Primitive streak

Human Embryo 18 Day Old with Primitive Streak : Computer Generated Image from Micro-MRI, actual size in length = 1.5 mm - This image presents a side-view of an embryo during its third week of development. The age is calculated from the day of fertilization. The embryo is attached to the uterine wall and attains a pear-shaped structure. The white line seen on the embryo is the primitive streak, which establishes the longitudinal axis of the embryo and signals the development of the right and left sides of the body. The primitive streak also indicates where the division of the brain will occur.

The primitive streak is a structure that forms in the blastula during the early stages of avian, reptilian and mammalian embryonic development.
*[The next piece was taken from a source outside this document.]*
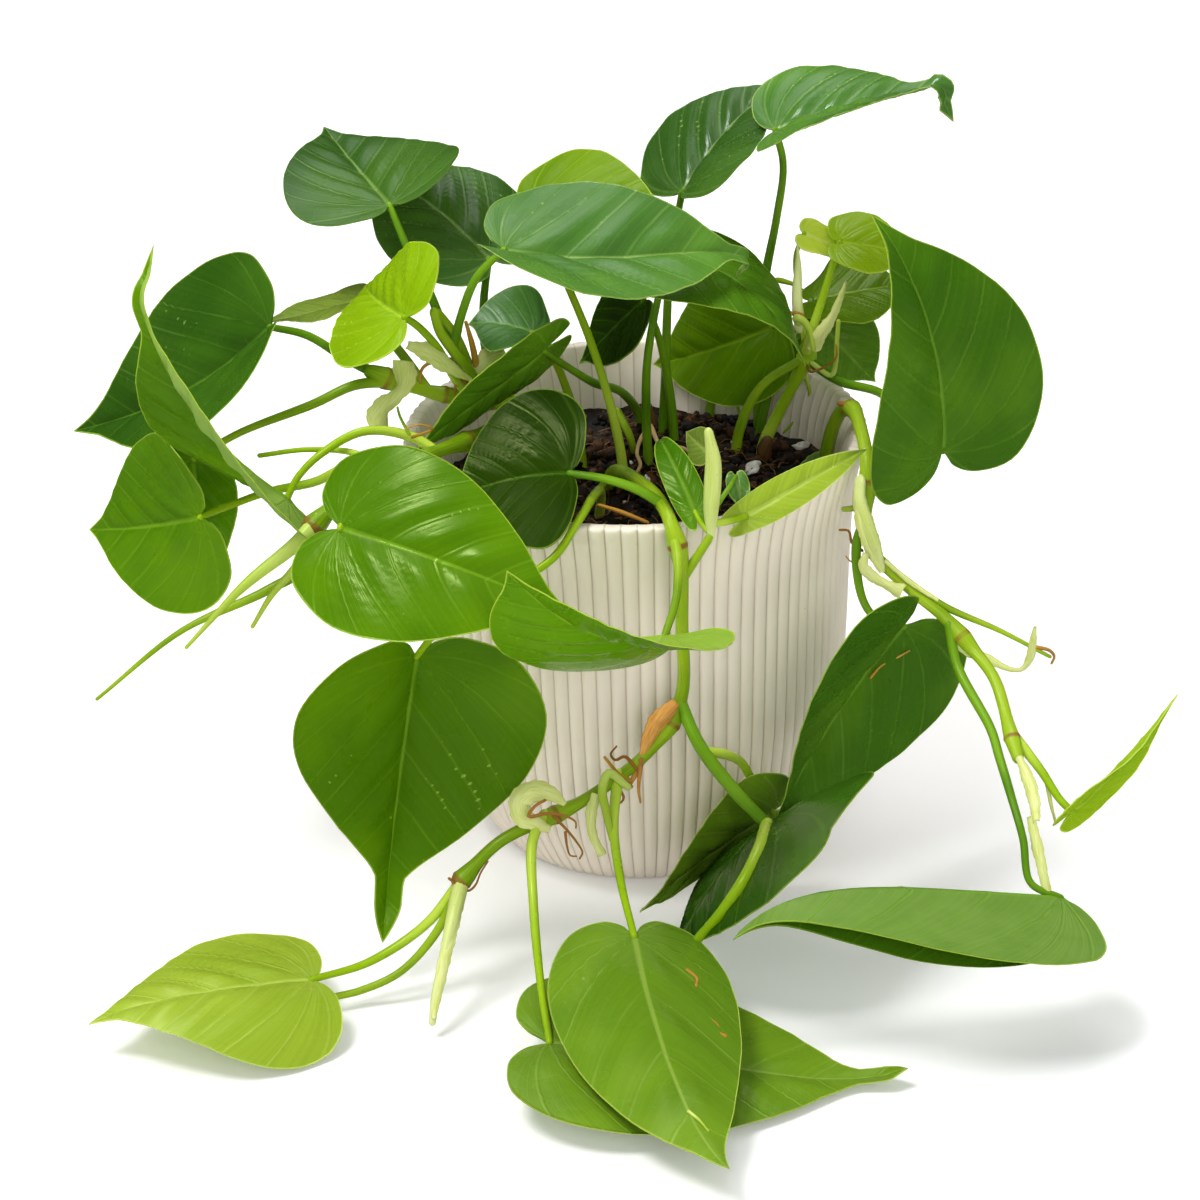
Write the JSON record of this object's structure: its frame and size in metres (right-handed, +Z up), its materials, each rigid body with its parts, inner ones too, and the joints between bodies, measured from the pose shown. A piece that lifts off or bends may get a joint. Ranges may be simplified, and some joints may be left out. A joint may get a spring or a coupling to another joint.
{
  "type": "potted heartleaf philodendron",
  "caption": "Trailing houseplant with heart-shaped leaves on thin vines that spill out of a reeded white pot filled with soil.",
  "frame": {"origin": "centre of the pot's underside, on the surface it stands on", "axes": "+Z up along the pot's axis, -Y towards the plant's front, +X to the right seen from the front"},
  "size_m": [0.3694, 0.347, 0.2619],
  "materials": {
    "pot": "satin",
    "soil": "matte",
    "stem": "satin",
    "leaf": "satin",
    "sheath": "satin",
    "dry_sheath": "matte"
  },
  "bodies": {
    "root": {"pot": "pot", "soil": "soil", "vine_back_right": "stem", "vine_front": "stem", "vine_left": "stem", "vine_left_back": "stem", "vine_left_upper": "stem", "vine_right": "stem", "leaf_behind_middle": "leaf", "leaf_behind_right": "leaf", "leaf_behind_rim": "leaf", "leaf_blue_small": "leaf", "leaf_centre": "leaf", "leaf_centre_lime": "leaf", "leaf_centre_right": "leaf", "leaf_diagonal": "leaf", "leaf_floor_centre": "leaf", "leaf_floor_left": "leaf", "leaf_floor_right": "leaf", "leaf_front_centre": "leaf", "leaf_front_lower": "leaf", "leaf_front_upper": "leaf", "leaf_hanging_left": "leaf", "leaf_hanging_right": "leaf", "leaf_left": "leaf", "leaf_left_crumpled": "leaf", "leaf_left_edge_on": "leaf", "leaf_left_folded": "leaf", "leaf_left_low": "leaf", "leaf_left_narrow": "leaf", "leaf_low_dark": "leaf", "leaf_low_folded": "leaf", "leaf_low_underside": "leaf", "leaf_low_young": "leaf", "leaf_olive": "leaf", "leaf_olive_lime": "leaf", "leaf_pale_small": "leaf", "leaf_right": "leaf", "leaf_rim_dark": "leaf", "leaf_rim_lime": "leaf", "leaf_rim_round": "leaf", "leaf_rim_small": "leaf", "leaf_top_left": "leaf", "leaf_top_left_behind": "leaf", "leaf_top_middle": "leaf", "leaf_top_right": "leaf", "sheath_back_right": "sheath", "sheath_back_right_low": "sheath", "sheath_front": "sheath", "sheath_front_dry": "dry_sheath", "sheath_left_back": "sheath", "sheath_left_hood": "sheath", "sheath_left_middle": "sheath", "sheath_right_low": "sheath", "sheath_right_top": "sheath"}
  },
  "joints": []
}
The presence of the primitive streak will establish bilateral symmetry, determine the site of gastrulation and initiate germ layer formation. To form the streak, reptiles, birds and mammals arrange mesenchymal cells along the prospective midline, establishing the second embryonic axis, as well as the place where cells will ingress and migrate during the process of gastrulation and germ layer formation. The primitive streak extends through this midline and creates the left–right and cranial–caudal body axes, and marks the beginning of gastrulation. This process involves the ingression of mesoderm progenitors and their migration to their ultimate position, where they will differentiate into the mesoderm germ layer that, together with endoderm and ectoderm germ layers, will give rise to all the tissues of the adult organism.